Both sides are talking past the issue, for different reasons. There exists an inarguably anomalous homicide problem among black Americans, and it is both poorly understood, and a source of truly immense human suffering. We are in desperate need of serious, detached and in-depth research aimed at understanding homicide dynamics among black Americans, and conducted with an eye to improving people’s safety, especially black men’s safety, since they are statistically the most vulnerable of all Americans. Neither talk of blame on the one hand, nor defensive minimizing, would seem to have much relevance to this task. We face extremely difficult questions of why outsized American homicide rates have endured for so long, why black Americans suffer with such devastating frequency and how we can reduce this mortality. Homicides by police are a small but significant share of overall homicides; anyone serious about the topic of homicides considers them both, especially since police homicides tend somewhat to mirror trends in overall violence.

It is as if both forms of homicide were measures of the same unseen aggregate levels of conflict and diffusion of violence to individuals. I think it's significant, for example, that police homicides, killings of police officers, and overall murder rates have all tended historically to be highest in the South, which reinforces some of the assertions I make in “Ghettoside” about the links between personal violence, state legitimacy and the long after-effects of civil war and insurgency. But there remain many questions, particularly in the area of historic trends and attendant conditions. We know that both killing of suspects by police, and killings of police officers by suspects, are far below the levels of previous eras. I would like to know much more about these changes, how they happened, when, where, as a result of what, and what related circumstances altered with them. I would also like to see more comparative studies of policing and homicide internationally.

Los Angeles Police Department officers question people if they witnessed a shooting in September 1994.

Los Angeles Police Department officers question people if they witnessed a shooting in September 1994.

Obviously, I don't think black Americans generally ignore black-on-black homicide. That has not been my experience. Especially those living in high-crime neighborhoods do talk about the problem of homicide, all the time. In fact, they agonize over it – it’s just that no one is listening to them. One of the most poignant events I have ever attended was a march through South Los Angeles organized by employees of local mortuaries -- embalmers, funeral directors, all of them black -- who were tired of burying so many young homicide victims. And there certainly should be no rebuking of ordinary black residents of urban neighborhoods on the grounds of their high homicide rate. It is not their fault. They can’t do anything about it and shouldn’t be expected to. Homicide is not a collective moral failing -- or if it is, it's a collective moral failing of human beings universally, since it flares across cultures and throughout history. With us since Cain and Abel. Nor do I think the usual social explanations hold up especially well, for all that they are parroted as gospel. As for more heavy-handed policing being the cure, well, see above. Smarter policing, yes, but figuring how to do that is a devilishly difficult task, and we are nowhere near there yet.

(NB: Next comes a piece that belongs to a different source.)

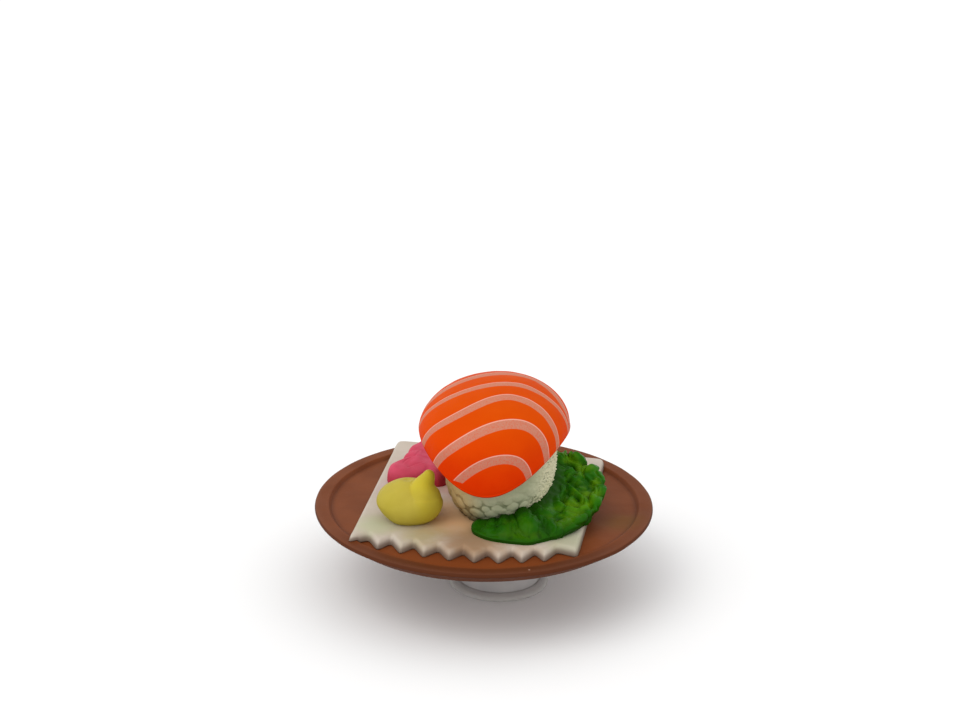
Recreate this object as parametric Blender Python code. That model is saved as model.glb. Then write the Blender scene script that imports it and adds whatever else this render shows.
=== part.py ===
"""A toy salmon nigiri: painted plastic pieces on a round dish with a small stand.

Metres, +Z up. The origin is the centre of the stand's underside. +X is to the right and +Y to the
back, as the toy is looked at from its toothed edge. The shapes are worked out in millimetres, as
rings of points, and scaled once when a mesh is made.
"""

import math

import bpy
import numpy as np

MM = 0.001
GAP = 0.3

# Stand: a flange on the table and a narrower stem above it
FLANGE_RADIUS = 8.8
FLANGE_HEIGHT = 1.15
STEM_RADIUS = 7.25
STAND_ROUND = 0.3
STAND_CREASE = 0.15
STAND_SIDES = 48

# Dish: a round plate with a raised lip, its underside a shallow bowl
DISH_X = -2.8
DISH_Y = 1.2
DISH_RADIUS = 30.1
DISH_TOP = 15.05
DISH_LIP = 2.6
DISH_RECESS = 0.6
DISH_BELLY = 7.6
DISH_BELLY_POWER = 2.2
DISH_EDGE_ROUND = 0.45
DISH_SLANT_IN = 3.6
DISH_SLANT_DOWN = 3.1
DISH_SIDES = 72

# Sheet: a square of plastic with one toothed edge, given by its corners seen from above
SHEET_BOTTOM = DISH_TOP - DISH_RECESS + GAP
SHEET_TOP = 16.1
SHEET_FRONT_LEFT = np.array((-25.8, -16.8))
SHEET_FRONT_RIGHT = np.array((13.3, -21.2))
SHEET_BACK_RIGHT = np.array((19.7, 18.3))
SHEET_BACK_LEFT = np.array((-19.0, 27.3))
SHEET_CORNER = 1.6
SHEET_DRAFT = 0.22
SHEET_ROUND = 0.3
TEETH = 8
TOOTH_DEPTH = 3.3
FIRST_NOTCH = 0.07
LAST_NOTCH = 0.905
FRONT_BOW = 4.2
FRONT_BOW_SKEW = 1.25
FRONT_BOW_SINK = 1.15

# The rice and the salmon share one turn about the upright axis
TURN = math.radians(-7.1)

# Rice: a ball, longer from front to back, cut flat where it rests on the sheet
RICE_CENTRE = np.array((0.03, -3.19, 25.28))
RICE_HALF = np.array((9.7, 12.0, 12.1))
RICE_LEAN = 0.042
GRAIN_HEIGHT = 0.3
GRAIN_COUNT = 210
RICE_AROUND = 52
RICE_LEVELS = 25

# Salmon: a cap over the rice whose front and back ends hang lower than its sides
SALMON_CENTRE = np.array((-1.1, -2.83, 31.0))
SALMON_HALF = np.array((13.24, 15.5, 8.8))
SALMON_ROLL = math.radians(-3.2)
SKIRT_SIDE = 9.5
SKIRT_END = 20.0
RIM_LEFT = 1.2
RIM_RIGHT = -0.3
RIM_FRONT = -6.9
RIM_BACK = -5.0
RIM_SPREAD = 1.1
LIP = 0.3
LEDGE = 0.9
LEDGE_RISE = 0.9
CAVITY = 0.65
SALMON_AROUND = 48
SALMON_LEVELS = 10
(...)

At the same time, I understand why many police officers perceive a double standard in those who claim to speak for the poor, yet in many cases appear unwilling to acknowledge the almost daily ravaging of poor neighborhoods by shootings, stabbings and beatings. Cops feel moral outrage, too. They are not racist for feeling so – they are human. A detective I know got a Christmas card every year, sent from a man whose brother, an older black man, was the victim in one of his homicide cases. The killing of had gotten no press at all, and the detective failed to solve the case. The man sent him a card every year anyway, the tone forgiving and kind -- but also saturated with unceasing pain. I happened to be present one day when the card arrived. Guilt and sadness engulfed the detective’s face; he slumped. For those exposed daily to urban homicide, the emotions are visceral. The maimed and bloody bodies and unrestrained weeping are real, and those who haven’t experienced this world first-hand can't know what it’s like. The hardest part to handle for any frontline worker is the public indifference. That is the part that can make you crazy -- much harder to handle than the sight of blood. Victims get no press coverage, no protests. I beg to differ with those who assert otherwise – I have been to the scene of hundreds of homicides, and closely tracked their aftermath over many years, and the lack of press coverage and public outrage is conspicuous. It feels like no one cares. And on some days, coming home and flipping on the TV news can feel like rank mockery. I understand why cops are resentful. I’ve been there. It is not to be dismissed.

There is also a lot of just plain muddy thinking and silly assertions far too casually thrown about for an issue of such crushing weight. The blind faith of police and their supporters in the broken windows dogma is puzzling. On the other side, you see breathtaking distortions resulting from dubious math. Yes, blacks are the victims of police shootings at a rate far out of proportion to the percentage of blacks in the population. But black neighborhoods are far more densely policed than white ones, as they should be, because they have more crime. Higher deployment in black neighborhoods is one of the important reasons why police on average, have disproportionate contact, and hence force incidents, with black people. Similarly, to suggest a police officer with a gun pointed at him or her should expend seconds thoughtfully weighing how to respond in a non-lethal manner is silly.

One thing I know for sure is that we don't possess deep understanding of our problems with policing, legitimacy and violence. These are mysterious and multifaceted problems -- very, very challenging. What bothers me most, on both sides, is those who behave as if we have all the answers. We don't.